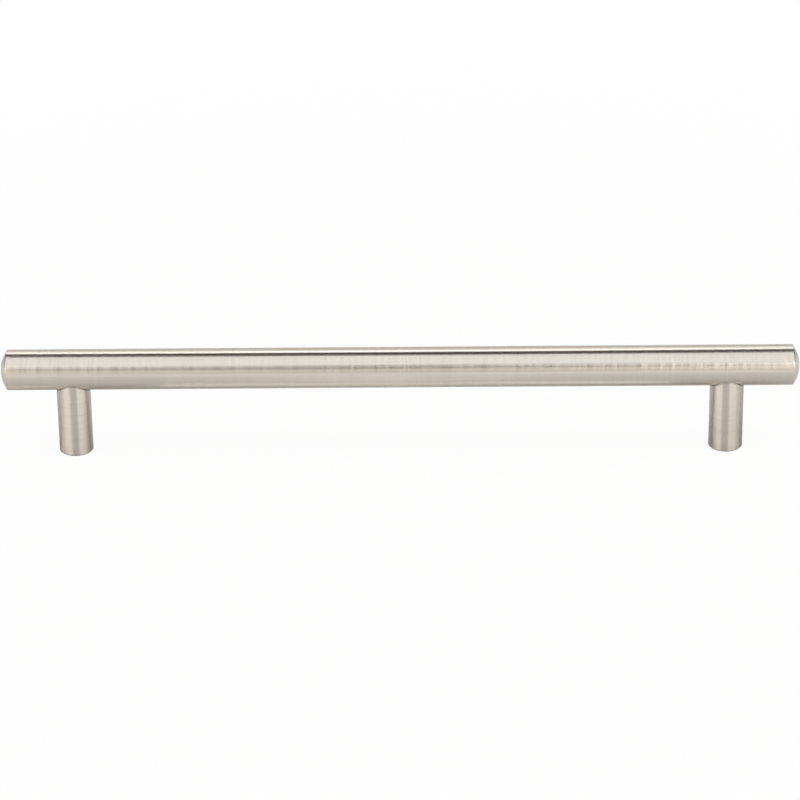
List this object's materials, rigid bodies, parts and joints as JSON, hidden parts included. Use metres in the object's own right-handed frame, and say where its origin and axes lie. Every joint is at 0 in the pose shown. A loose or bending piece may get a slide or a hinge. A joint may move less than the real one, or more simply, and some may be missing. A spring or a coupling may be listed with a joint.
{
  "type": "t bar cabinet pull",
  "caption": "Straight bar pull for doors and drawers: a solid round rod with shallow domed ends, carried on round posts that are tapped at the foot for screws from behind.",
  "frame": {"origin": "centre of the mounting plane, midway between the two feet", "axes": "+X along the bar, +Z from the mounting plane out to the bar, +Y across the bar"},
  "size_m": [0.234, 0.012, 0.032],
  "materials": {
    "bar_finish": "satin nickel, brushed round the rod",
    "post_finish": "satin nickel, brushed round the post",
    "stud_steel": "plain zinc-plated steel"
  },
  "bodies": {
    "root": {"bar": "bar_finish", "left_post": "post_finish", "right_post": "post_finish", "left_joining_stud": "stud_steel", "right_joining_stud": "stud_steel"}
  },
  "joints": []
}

Brief: Reproduce every line above without error.

Problem solution:
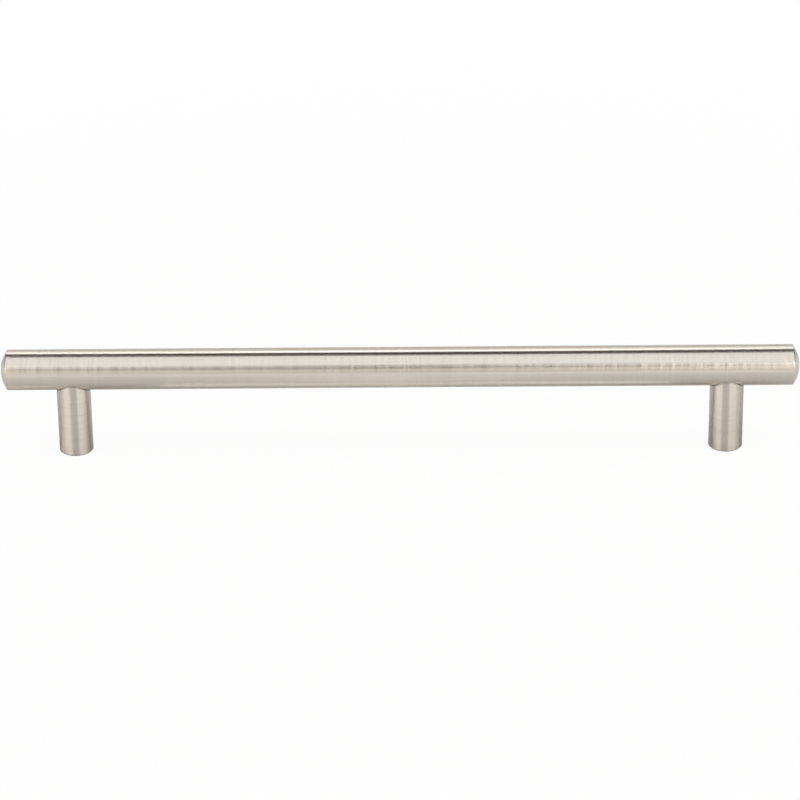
List this object's materials, rigid bodies, parts and joints as JSON, hidden parts included. Use metres in the object's own right-handed frame, and say where its origin and axes lie. Every joint is at 0 in the pose shown. A loose or bending piece may get a slide or a hinge. A joint may move less than the real one, or more simply, and some may be missing. A spring or a coupling may be listed with a joint.
{
  "type": "t bar cabinet pull",
  "caption": "Straight bar pull for doors and drawers: a solid round rod with shallow domed ends, carried on round posts that are tapped at the foot for screws from behind.",
  "frame": {"origin": "centre of the mounting plane, midway between the two feet", "axes": "+X along the bar, +Z from the mounting plane out to the bar, +Y across the bar"},
  "size_m": [0.234, 0.012, 0.032],
  "materials": {
    "bar_finish": "satin nickel, brushed round the rod",
    "post_finish": "satin nickel, brushed round the post",
    "stud_steel": "plain zinc-plated steel"
  },
  "bodies": {
    "root": {"bar": "bar_finish", "left_post": "post_finish", "right_post": "post_finish", "left_joining_stud": "stud_steel", "right_joining_stud": "stud_steel"}
  },
  "joints": []
}